EXERCISE OBJECTIVE. Locate all lines with the word "This" and copy them out.

__________________________________________________

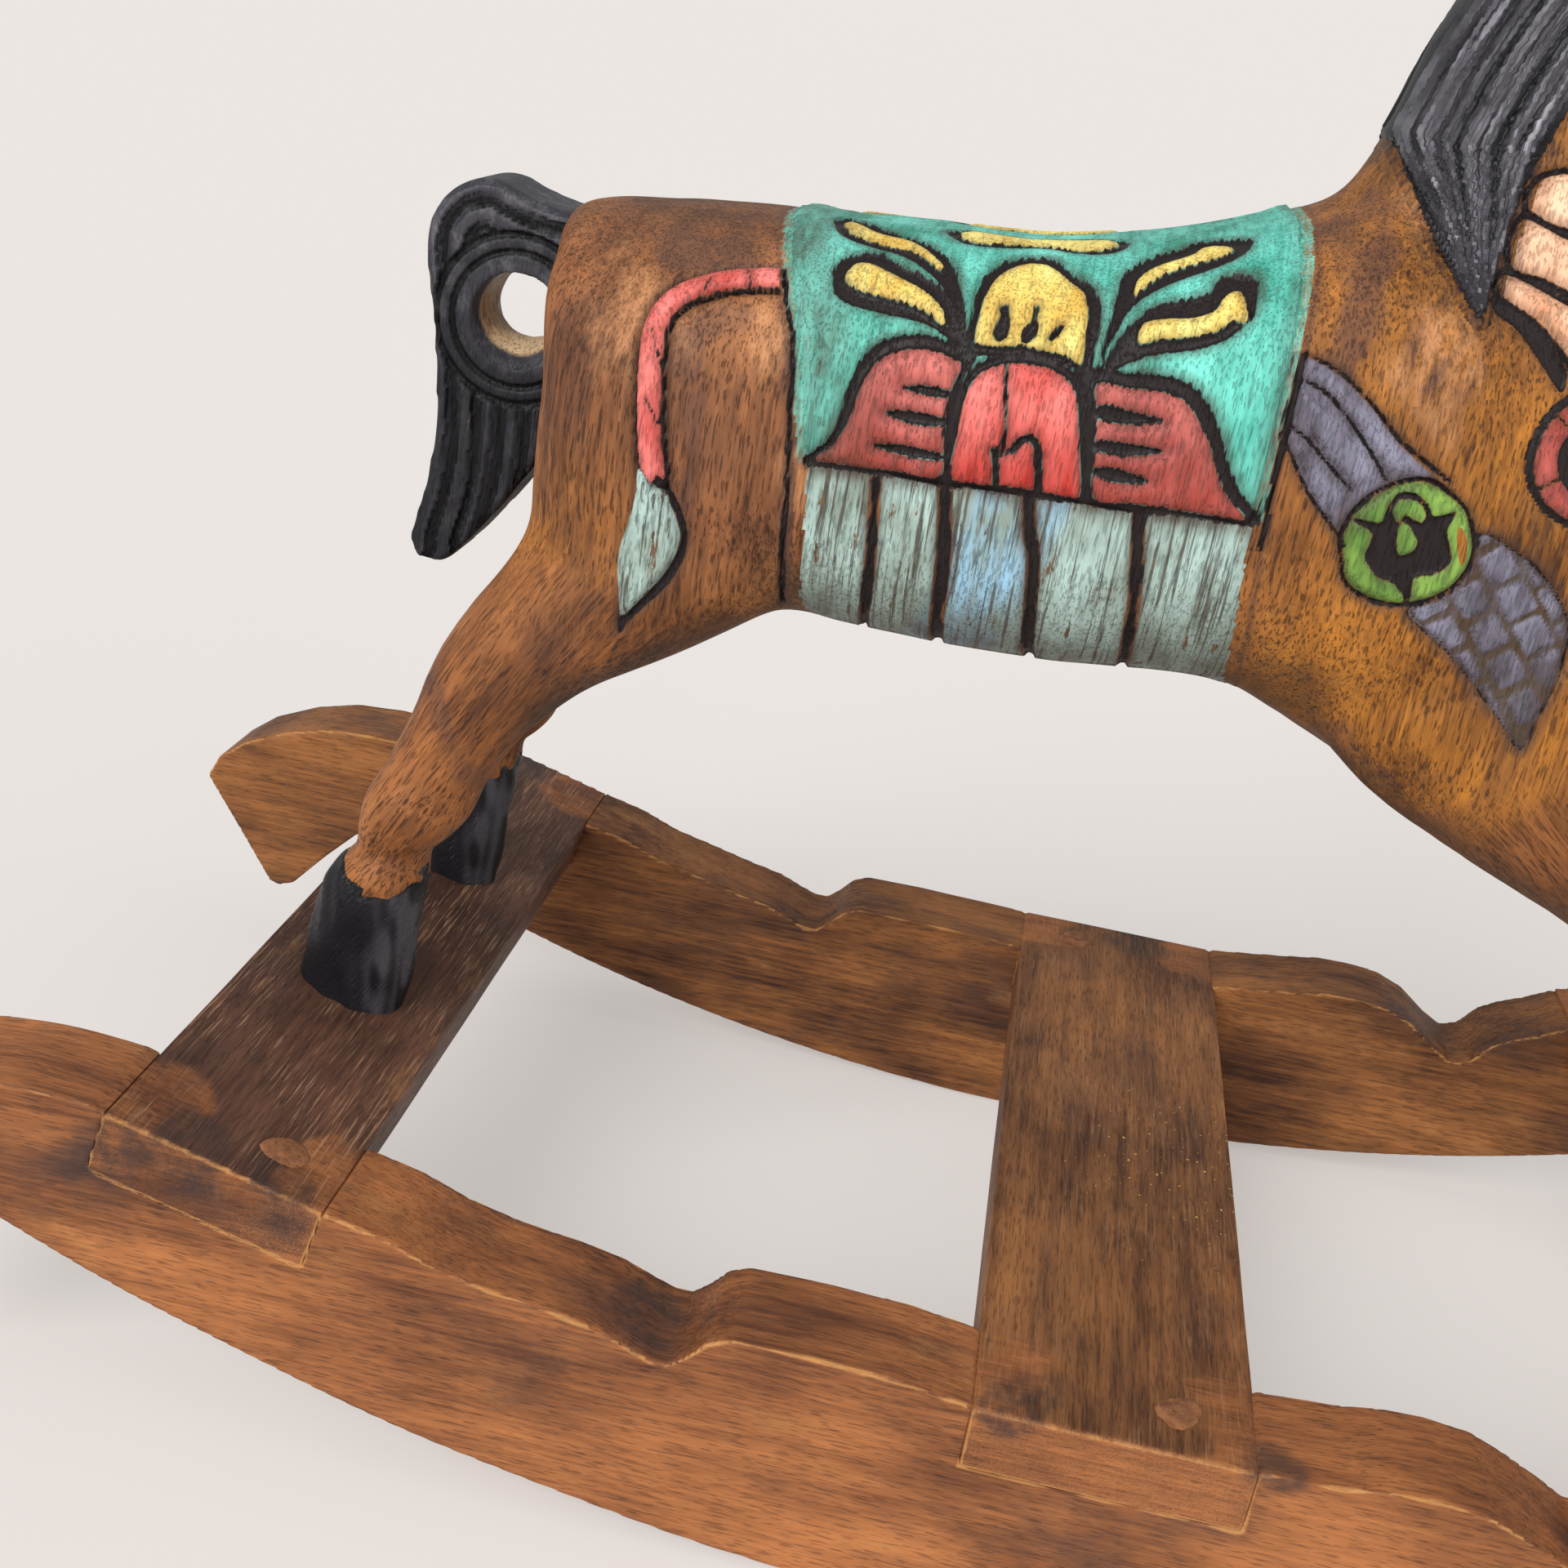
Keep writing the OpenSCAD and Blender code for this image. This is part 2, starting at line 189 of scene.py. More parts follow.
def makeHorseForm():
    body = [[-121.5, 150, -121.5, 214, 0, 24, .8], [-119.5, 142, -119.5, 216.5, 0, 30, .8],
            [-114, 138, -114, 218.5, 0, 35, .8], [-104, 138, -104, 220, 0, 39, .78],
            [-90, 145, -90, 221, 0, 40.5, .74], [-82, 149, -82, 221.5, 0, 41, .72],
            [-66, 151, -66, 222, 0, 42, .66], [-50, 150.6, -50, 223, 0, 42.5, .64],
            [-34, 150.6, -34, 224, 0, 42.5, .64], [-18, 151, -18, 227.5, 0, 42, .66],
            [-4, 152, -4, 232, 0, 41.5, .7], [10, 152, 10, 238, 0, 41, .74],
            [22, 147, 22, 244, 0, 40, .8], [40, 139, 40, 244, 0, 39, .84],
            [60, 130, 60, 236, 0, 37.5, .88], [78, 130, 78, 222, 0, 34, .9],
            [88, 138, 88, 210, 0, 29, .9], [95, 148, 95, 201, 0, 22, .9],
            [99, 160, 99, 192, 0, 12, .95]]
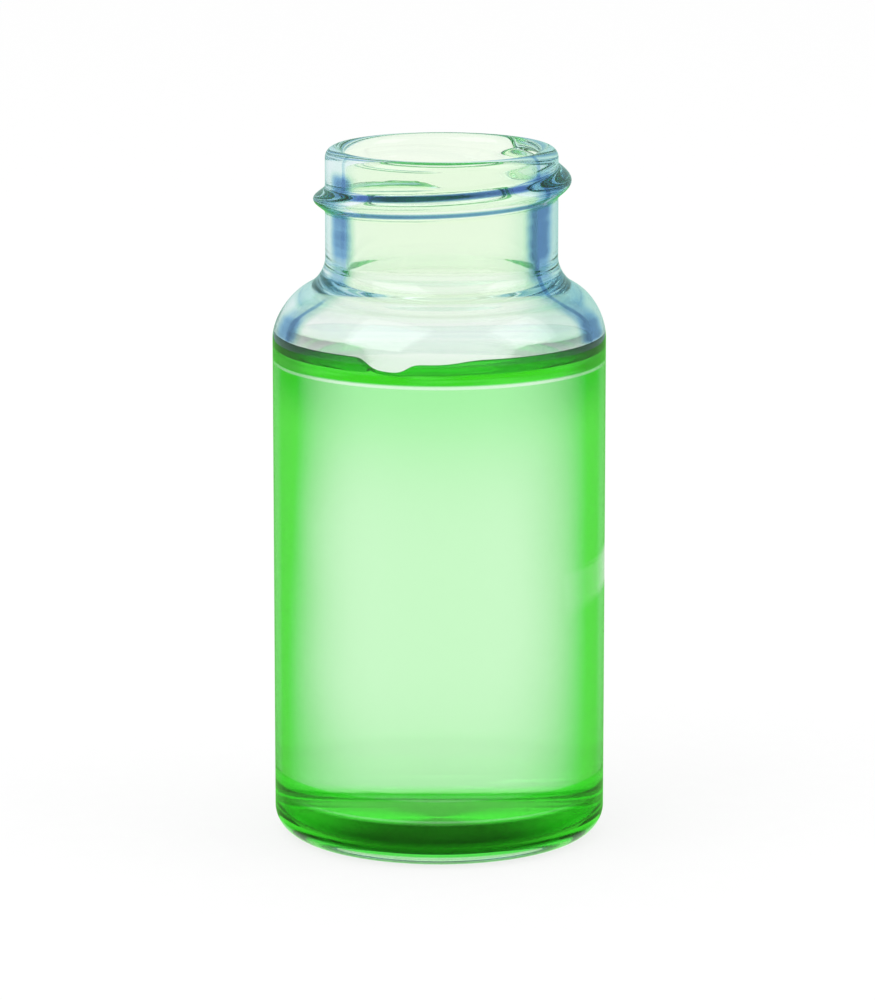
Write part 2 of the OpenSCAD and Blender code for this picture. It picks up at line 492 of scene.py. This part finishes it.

__________________________________________________

CORRECT OUTPUT.
Keep writing the OpenSCAD and Blender code for this image. This is part 2, starting at line 189 of scene.py. More parts follow.
Write part 2 of the OpenSCAD and Blender code for this picture. It picks up at line 492 of scene.py. This part finishes it.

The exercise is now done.